A conversation on disability representation and inclusion in Canadian media

Guest_Blogger By Guest_Blogger On May 1, 2017 RHF News

Image: (L-R): Sharon Caddy, Kevin Philipupillai, Andrika De Lanerolle, and Kelly MacDonald sit around a round table in front of microphones on a stand in a studio all wearing headphones. Everyone is smiling and looking at Kelly as he tells a story. 

In the early days, before the prevalence of screen readers on iPhones and computers, if you were blind or partially sighted, getting information in a timely fashion from print materials could be difficult. 

It’s now easier to access information than ever before, but some materials remain elusive. While accessible formats are becoming more and more prevalent, sorting through the millions upon millions of articles, essays and columns can be exhausting - not to mention, the voice of an assistive reading device isn’t exactly the easiest thing to listen to for any extended period of time. 
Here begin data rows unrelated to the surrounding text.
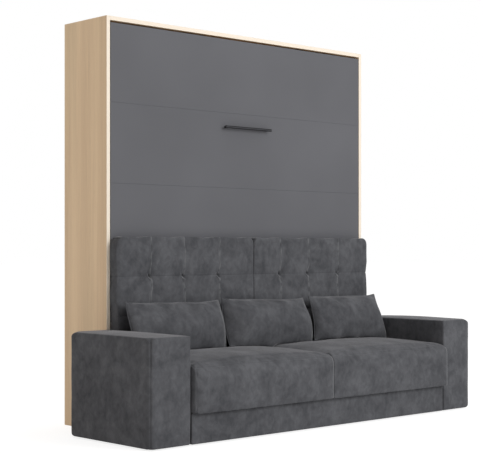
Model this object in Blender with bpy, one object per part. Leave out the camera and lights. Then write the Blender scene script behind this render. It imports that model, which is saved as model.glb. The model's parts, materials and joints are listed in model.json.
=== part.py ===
"""Wall bed with a sofa in front of it: a cabinet that stands against a wall, a bed that folds down out of it
on two pivots, and a three-seat sofa between whose arms the bed comes down. Metres, +Z up, +X to the right of
someone who faces it, -Y towards that person. The origin is on the floor, in the middle of the whole outline.
Left and right in the names are those of that person too.
"""

import math

import bmesh
import bpy
import numpy as np
from mathutils import Matrix, Vector

# Cabinet
CABINET_WIDTH = 1.975
CABINET_HEIGHT = 2.175
CABINET_DEPTH = 0.382
BOARD = 0.022
CABINET_EDGE_ROUND = 0.0008
KICK_BOARD_THICKNESS = 0.018
KICK_BOARD_GAP = 0.007
BACK_RAIL_HEIGHT = 0.12
STOP_BLOCK_HEIGHT = 0.05
STOP_BLOCK_DEPTH = 0.03
STOP_BLOCK_DROP = 0.18

# Sofa, measured from the front of the cabinet
ARM_WIDTH = 0.2541
ARM_INSET = 0.0151
ARM_REACH = 0.6625
ARM_HEIGHT = 0.545
ARM_CROWN = 0.010
ARM_ROUND = 0.008
ARM_OUTER_ROUND = 0.026
SOFA_GLIDE_HEIGHT = 0.0064
SOFA_GLIDE_RADIUS = 0.02
SOFA_GLIDE_INSET = 0.06
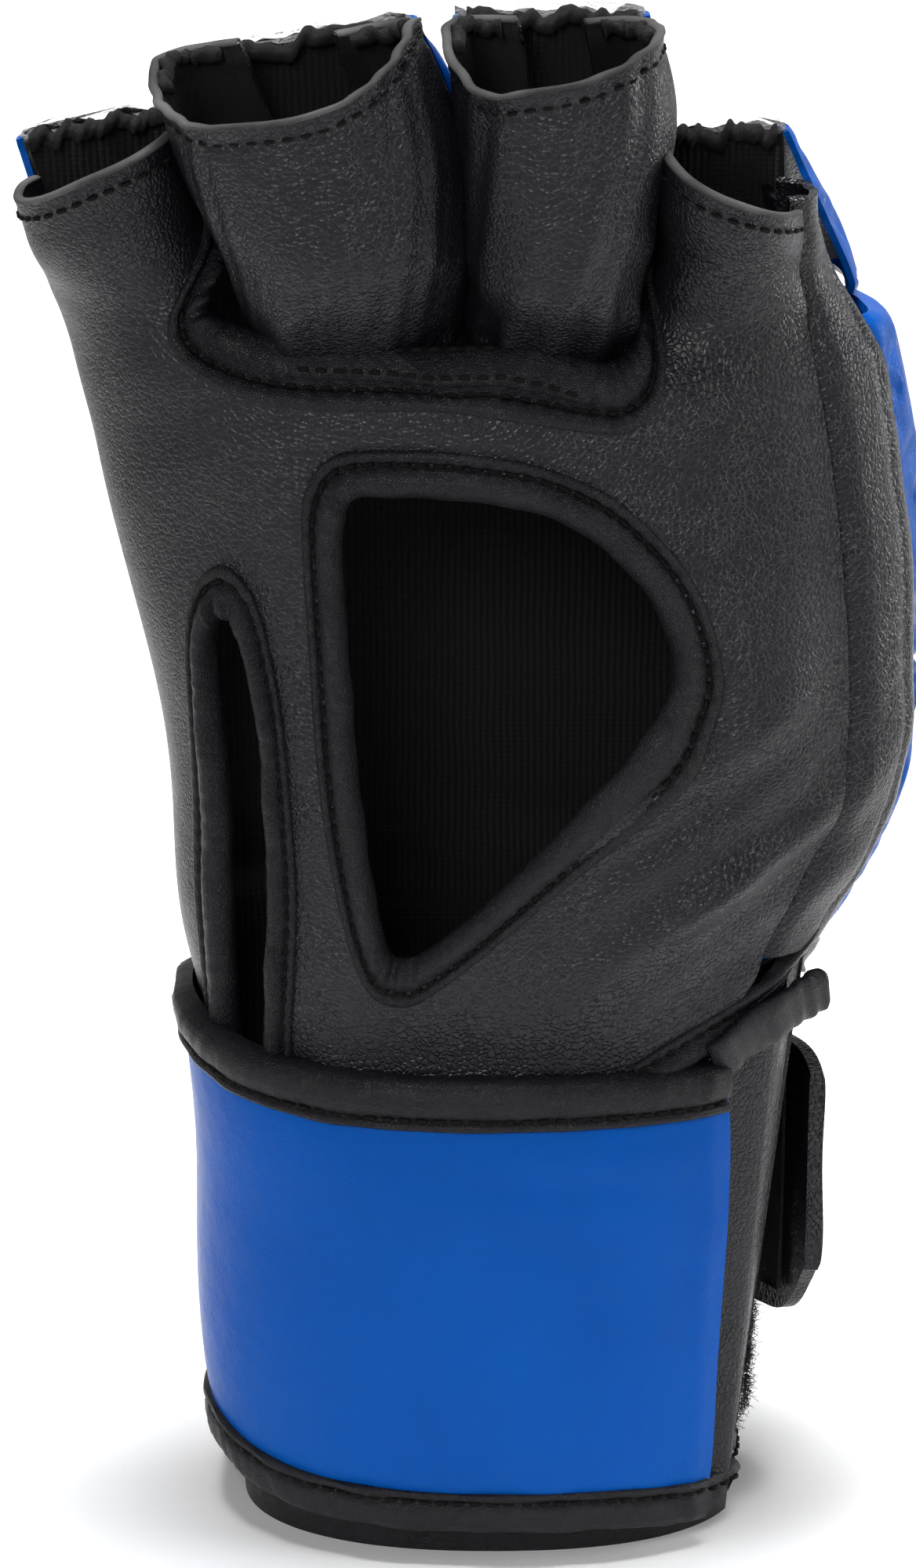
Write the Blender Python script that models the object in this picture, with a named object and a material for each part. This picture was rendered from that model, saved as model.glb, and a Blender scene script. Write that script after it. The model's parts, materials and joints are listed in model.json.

Accessible Media Inc. (initially launched as a reading service) has grown to offer a variety of audio and television programming for Canadians with disabilities by a talented team of on-air hosts with their own diverse abilities. Read on to find out more about AMI's audio programs, what the hosts think about disability representation in the media, and what you can do if you're interested in working in broadcasting.

AMI-audio's disability programming

AMI-audio’s reading service has grown and shifted over the years but the core of what we offer remains the same: accessible, curated print content read by professional narrators. AMI-audio airs a variety of programs dedicated to topics of interest with headlines from Canada’s top print publications. You can listen to curated reading shows like The Health Report, The Lifestyle Section, Pet World and Primetime, to name a few. We also offer shows dedicated to specific publications, like The Guardian This Week and The National Post Show- both also available to stream on demand. 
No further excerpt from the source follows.